Amazon.com
The visionary work of science fiction legend Philip K. Dick inspired the films
Blade Runner (1982),
Total Recall (1990), and
Minority Report (2002). Films from John Carpenter's
They Live to David Cronenberg's
eXistenZ to
The 6th Day mine the same sense of the technological morass, complex conspiracies, and manipulated and uncertain realities that Dick spun out in such novels as
Time Out of Joint and
A Scanner Darkly. Dick's unnerving ideas influenced a generation, but despite the title of this labor-of-love documentary, it's less about his work than the life-changing events of the last decade of his life. The bizarre true story of paranoia, mind-altering drugs, mystical visions, and an 8,000-page treatise called
The Exegesis is as compelling as any of his novels. All it lacks is a grounding: filmmakers Mark Steensland and Andy Massagli take for granted a familiarity with the author and his work. That may leave the casual viewer a bit bewildered by it all, but fans will appreciate the comments of cult author Robert Anton Wilson and rare audio recordings of Dick himself (set to funky minimalist animation). Lacking a strong portrait of Dick's life and work before the visions,
The Gospel According to Philip K. Dick is hardly definitive, relying almost solely on interviews to flesh out the figure, but it is a valuable first step in exploring the work of one of the most influential "unknown" authors of our time.
--Sean Axmaker
Product Description
Philip K. Dick may be science fiction's greatest writer ever. His writing and ideas on reality, humanity and technology blend West Coast Utopianism, counter-culture paranoia and mystical experience. His work has been adapted into films including 'Blade Runner', 'Total Recall', 'Imposter', and Steven Spielberg's 'Minority Report', starring Tom Cruise. His novels and stories continue to inspire and influence a generation of filmmakers, writers, technophiles and philosophers. But for the last ten years of his life, he inhabited a reality stranger than the fiction he created.

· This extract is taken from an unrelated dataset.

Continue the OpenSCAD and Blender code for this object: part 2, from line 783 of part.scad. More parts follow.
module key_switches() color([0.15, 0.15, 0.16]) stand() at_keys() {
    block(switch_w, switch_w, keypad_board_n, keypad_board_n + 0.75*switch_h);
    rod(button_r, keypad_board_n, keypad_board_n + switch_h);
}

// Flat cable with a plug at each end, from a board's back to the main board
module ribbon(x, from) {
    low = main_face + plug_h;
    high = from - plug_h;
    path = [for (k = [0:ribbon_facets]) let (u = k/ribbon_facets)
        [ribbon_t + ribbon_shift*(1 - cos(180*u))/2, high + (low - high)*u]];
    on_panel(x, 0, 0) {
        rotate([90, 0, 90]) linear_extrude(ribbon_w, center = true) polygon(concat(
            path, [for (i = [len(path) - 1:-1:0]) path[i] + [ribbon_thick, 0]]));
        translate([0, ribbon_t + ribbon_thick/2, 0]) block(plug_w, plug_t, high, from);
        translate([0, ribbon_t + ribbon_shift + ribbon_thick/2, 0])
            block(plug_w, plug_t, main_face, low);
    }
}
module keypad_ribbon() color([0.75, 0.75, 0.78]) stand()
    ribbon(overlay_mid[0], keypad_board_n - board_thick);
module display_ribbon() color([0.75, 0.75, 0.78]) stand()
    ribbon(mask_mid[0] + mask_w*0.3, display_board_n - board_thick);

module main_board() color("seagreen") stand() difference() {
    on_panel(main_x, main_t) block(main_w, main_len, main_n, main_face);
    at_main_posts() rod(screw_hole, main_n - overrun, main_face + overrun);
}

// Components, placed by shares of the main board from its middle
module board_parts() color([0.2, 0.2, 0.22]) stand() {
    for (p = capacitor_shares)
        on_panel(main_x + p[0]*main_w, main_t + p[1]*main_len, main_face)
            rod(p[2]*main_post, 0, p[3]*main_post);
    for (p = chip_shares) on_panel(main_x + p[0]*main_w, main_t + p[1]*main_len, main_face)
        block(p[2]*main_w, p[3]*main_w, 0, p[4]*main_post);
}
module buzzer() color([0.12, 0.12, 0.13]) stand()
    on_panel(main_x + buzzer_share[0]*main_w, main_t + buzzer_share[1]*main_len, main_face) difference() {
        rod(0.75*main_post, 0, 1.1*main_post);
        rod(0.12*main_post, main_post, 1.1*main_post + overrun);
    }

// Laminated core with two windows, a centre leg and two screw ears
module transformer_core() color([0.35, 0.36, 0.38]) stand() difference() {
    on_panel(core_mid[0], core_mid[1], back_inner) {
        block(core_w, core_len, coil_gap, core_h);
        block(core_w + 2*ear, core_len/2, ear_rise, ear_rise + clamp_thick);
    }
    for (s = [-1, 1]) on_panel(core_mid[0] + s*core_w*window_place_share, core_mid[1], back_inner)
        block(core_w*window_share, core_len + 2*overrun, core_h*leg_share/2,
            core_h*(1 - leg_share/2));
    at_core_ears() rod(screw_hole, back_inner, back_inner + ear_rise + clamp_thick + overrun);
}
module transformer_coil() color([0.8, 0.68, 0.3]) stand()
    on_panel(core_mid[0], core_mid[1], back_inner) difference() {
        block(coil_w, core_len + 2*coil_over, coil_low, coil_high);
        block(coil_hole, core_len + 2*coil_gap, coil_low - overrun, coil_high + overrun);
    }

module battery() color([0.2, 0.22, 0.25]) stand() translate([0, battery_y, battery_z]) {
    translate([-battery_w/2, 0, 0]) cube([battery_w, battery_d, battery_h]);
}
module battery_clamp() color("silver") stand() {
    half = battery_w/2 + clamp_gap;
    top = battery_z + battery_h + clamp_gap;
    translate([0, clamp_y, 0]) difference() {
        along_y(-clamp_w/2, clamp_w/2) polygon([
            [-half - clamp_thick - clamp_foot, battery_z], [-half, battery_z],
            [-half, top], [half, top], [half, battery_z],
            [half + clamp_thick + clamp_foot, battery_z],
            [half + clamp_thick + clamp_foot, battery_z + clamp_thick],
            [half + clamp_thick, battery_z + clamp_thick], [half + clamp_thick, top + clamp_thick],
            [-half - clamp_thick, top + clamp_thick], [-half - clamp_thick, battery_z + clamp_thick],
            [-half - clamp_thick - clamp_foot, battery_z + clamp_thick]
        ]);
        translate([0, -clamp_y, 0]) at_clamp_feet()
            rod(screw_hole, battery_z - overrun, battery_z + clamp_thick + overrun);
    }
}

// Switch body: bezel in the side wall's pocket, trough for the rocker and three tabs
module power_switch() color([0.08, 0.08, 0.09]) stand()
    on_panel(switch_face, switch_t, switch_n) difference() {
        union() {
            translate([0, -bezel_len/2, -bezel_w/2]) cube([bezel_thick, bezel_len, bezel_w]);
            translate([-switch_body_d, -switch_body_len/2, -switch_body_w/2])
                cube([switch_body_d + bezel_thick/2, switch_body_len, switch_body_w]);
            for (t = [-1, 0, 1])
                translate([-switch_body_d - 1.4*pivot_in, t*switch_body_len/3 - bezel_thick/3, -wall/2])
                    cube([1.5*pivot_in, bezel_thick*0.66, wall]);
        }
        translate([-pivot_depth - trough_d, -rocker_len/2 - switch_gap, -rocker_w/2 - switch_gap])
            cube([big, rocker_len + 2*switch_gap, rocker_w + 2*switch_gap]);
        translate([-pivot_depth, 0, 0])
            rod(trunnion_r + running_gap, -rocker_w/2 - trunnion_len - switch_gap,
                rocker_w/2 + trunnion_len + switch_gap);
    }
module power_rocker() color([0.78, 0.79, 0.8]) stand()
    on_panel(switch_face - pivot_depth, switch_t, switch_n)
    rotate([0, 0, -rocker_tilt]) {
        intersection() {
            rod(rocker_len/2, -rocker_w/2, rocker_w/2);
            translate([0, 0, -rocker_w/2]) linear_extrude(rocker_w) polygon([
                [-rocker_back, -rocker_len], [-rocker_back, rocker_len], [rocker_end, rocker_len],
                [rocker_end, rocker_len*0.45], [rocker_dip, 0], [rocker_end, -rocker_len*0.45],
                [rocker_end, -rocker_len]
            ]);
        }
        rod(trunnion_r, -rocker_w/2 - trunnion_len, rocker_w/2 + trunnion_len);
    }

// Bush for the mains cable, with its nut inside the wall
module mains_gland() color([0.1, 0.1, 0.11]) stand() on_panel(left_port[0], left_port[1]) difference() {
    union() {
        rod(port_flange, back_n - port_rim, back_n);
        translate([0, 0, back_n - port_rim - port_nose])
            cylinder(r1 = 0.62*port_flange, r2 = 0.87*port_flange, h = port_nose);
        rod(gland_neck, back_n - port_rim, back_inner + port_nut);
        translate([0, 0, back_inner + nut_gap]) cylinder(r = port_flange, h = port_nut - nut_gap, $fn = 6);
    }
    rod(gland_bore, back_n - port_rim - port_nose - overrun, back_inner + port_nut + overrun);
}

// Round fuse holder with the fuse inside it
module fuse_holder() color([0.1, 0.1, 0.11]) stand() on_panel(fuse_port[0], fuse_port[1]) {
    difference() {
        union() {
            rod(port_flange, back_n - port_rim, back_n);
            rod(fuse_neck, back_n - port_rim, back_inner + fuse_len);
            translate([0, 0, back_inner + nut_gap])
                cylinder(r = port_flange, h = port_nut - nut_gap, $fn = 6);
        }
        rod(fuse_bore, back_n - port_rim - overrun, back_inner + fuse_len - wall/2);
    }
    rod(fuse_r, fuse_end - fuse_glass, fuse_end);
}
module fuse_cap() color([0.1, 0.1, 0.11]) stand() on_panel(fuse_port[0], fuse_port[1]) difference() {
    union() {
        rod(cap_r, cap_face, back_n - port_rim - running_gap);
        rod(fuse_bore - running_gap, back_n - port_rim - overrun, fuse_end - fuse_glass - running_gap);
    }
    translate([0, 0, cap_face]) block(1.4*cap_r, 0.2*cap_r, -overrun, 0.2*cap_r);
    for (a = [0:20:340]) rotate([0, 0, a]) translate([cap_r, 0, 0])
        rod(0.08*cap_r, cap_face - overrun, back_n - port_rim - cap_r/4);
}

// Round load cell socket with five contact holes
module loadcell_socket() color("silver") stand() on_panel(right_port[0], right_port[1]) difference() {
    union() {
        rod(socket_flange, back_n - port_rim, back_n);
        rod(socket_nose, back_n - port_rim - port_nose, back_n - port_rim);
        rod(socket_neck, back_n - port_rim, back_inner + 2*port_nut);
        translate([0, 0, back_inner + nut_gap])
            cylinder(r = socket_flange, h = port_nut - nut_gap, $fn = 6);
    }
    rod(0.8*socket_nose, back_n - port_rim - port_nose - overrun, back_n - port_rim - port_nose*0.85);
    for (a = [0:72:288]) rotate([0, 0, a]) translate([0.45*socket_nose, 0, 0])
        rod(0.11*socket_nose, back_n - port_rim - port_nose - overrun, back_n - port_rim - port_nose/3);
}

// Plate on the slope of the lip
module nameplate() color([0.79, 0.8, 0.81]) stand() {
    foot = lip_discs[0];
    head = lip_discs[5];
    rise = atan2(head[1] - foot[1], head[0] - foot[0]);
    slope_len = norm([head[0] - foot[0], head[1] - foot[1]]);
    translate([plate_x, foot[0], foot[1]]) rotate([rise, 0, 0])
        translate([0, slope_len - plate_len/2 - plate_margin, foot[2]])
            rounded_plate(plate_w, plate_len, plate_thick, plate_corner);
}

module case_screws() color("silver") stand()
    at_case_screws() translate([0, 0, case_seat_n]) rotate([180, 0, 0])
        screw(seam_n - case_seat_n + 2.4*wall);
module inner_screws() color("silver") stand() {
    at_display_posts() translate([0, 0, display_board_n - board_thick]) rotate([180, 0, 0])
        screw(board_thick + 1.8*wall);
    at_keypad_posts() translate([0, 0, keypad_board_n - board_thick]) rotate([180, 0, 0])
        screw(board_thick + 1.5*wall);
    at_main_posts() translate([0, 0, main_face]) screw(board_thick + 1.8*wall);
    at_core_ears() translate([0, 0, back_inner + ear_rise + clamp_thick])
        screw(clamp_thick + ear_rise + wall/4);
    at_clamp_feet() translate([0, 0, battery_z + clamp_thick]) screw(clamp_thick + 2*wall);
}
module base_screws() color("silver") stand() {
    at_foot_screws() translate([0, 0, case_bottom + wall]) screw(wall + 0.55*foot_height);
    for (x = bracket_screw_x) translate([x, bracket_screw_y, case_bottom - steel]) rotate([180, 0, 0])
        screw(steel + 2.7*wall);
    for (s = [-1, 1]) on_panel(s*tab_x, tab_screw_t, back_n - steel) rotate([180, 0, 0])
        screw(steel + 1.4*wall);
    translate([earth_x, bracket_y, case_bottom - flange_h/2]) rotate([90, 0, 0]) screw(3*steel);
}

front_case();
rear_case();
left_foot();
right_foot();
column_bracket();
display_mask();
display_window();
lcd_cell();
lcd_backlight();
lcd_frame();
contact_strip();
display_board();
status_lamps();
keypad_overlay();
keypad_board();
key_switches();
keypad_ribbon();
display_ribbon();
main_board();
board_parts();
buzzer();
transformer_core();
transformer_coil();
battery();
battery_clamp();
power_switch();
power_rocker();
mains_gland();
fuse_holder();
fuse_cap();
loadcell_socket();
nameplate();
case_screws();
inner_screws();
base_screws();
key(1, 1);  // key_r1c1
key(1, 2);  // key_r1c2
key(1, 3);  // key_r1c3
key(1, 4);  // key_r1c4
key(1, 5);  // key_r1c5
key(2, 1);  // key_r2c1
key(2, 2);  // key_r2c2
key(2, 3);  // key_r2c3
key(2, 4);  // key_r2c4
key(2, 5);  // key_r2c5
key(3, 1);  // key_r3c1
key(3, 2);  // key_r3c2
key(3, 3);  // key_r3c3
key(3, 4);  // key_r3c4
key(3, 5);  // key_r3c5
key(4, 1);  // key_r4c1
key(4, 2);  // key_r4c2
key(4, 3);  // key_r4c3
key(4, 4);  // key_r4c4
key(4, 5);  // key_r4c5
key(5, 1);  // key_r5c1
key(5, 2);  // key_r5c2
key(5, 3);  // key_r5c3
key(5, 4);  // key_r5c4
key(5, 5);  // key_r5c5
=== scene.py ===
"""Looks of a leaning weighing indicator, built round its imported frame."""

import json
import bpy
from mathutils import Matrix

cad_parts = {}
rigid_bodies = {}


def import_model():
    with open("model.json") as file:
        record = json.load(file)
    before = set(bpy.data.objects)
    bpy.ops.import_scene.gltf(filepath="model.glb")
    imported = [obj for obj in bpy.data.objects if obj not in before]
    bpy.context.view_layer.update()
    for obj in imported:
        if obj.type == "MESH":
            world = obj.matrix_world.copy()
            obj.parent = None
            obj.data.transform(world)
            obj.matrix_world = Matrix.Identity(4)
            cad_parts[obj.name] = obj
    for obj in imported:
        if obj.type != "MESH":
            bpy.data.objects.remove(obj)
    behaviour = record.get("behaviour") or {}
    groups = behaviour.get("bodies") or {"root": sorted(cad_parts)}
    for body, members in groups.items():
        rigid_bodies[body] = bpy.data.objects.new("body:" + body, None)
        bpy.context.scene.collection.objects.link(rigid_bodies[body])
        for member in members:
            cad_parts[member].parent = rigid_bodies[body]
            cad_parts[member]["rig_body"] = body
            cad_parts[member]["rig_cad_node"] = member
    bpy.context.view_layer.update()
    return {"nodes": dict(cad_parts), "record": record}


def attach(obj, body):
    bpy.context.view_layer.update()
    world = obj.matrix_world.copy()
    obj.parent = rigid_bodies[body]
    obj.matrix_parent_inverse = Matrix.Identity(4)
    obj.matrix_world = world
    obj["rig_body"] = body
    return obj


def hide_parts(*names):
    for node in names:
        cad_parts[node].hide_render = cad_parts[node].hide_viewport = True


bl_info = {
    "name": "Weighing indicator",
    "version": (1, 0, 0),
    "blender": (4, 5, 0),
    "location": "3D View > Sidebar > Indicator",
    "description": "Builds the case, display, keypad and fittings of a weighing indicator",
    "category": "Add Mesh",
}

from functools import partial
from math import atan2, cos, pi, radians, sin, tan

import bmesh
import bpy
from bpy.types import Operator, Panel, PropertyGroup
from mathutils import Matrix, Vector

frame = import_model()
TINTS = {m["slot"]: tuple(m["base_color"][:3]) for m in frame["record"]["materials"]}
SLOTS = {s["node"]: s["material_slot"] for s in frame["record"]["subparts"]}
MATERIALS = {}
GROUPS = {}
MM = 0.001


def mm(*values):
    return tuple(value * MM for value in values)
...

Philip K. Dick, who died in 1982 following a series of strokes, left behind a legacy of more than fifty novels, five volumes of short stories, reams of correspondence, and an 8,000 page self-examination he called 'The Exegesis', explaining, he hoped, the mystical experiences which inform his later fiction.

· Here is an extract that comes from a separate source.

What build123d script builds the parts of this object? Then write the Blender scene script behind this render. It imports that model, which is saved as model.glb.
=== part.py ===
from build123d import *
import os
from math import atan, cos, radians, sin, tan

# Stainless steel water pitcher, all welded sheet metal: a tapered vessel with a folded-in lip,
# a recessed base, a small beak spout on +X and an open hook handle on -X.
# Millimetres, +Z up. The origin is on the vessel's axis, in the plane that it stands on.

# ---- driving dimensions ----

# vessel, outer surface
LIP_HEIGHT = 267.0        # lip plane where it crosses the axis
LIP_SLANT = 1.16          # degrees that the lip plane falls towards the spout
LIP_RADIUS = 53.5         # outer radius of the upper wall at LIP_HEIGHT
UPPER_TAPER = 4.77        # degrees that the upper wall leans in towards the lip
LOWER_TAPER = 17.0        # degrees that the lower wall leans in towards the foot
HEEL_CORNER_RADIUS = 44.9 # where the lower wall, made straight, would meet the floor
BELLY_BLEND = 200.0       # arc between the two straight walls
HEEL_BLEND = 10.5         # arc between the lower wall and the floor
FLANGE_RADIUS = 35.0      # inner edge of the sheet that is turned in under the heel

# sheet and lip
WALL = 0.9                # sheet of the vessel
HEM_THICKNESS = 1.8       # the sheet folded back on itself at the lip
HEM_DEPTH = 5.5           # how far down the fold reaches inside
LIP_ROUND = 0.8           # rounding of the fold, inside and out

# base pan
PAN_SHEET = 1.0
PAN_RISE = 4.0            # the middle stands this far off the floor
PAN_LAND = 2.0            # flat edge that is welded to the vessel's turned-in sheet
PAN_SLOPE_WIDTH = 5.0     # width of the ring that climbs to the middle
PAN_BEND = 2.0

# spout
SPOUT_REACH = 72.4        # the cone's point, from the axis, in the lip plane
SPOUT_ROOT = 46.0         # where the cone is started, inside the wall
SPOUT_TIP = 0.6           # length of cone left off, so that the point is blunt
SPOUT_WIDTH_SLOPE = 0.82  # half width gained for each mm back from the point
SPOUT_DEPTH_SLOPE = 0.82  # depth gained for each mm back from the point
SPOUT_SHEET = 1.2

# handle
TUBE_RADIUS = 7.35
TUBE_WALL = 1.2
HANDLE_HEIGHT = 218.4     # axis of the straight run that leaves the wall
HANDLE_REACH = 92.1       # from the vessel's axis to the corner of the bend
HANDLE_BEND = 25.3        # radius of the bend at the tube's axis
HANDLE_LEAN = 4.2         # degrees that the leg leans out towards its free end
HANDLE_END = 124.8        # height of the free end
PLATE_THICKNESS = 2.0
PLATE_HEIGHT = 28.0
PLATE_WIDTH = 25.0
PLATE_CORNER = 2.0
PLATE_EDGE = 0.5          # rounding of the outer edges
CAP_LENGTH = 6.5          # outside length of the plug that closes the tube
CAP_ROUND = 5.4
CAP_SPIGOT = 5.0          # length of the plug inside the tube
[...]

Now in this, the first feature-length examination of the mind behind Sci-Fi classics, hear first-hand from friends, fans, fellow writers such as Robert Anton Wilson (The Illuminatus! Trilogy), Ray Nelson, Paul Williams and D. Scott Apel about the bizarre events that shaped Philip K. Dick's final decade: the mysterious break-in at his California home, the letter he thought would kill him, the series of visions he believed were Divinely inspired and the 8,000 page manuscript he wrote in an effort to unlock the meaning behind it all.
Steensland states, "Whether or not you think Philip K. Dick was completely insane or whether or not you think he had a religious experience, I want this movie to make you think about what those possibilities might mean in your own life."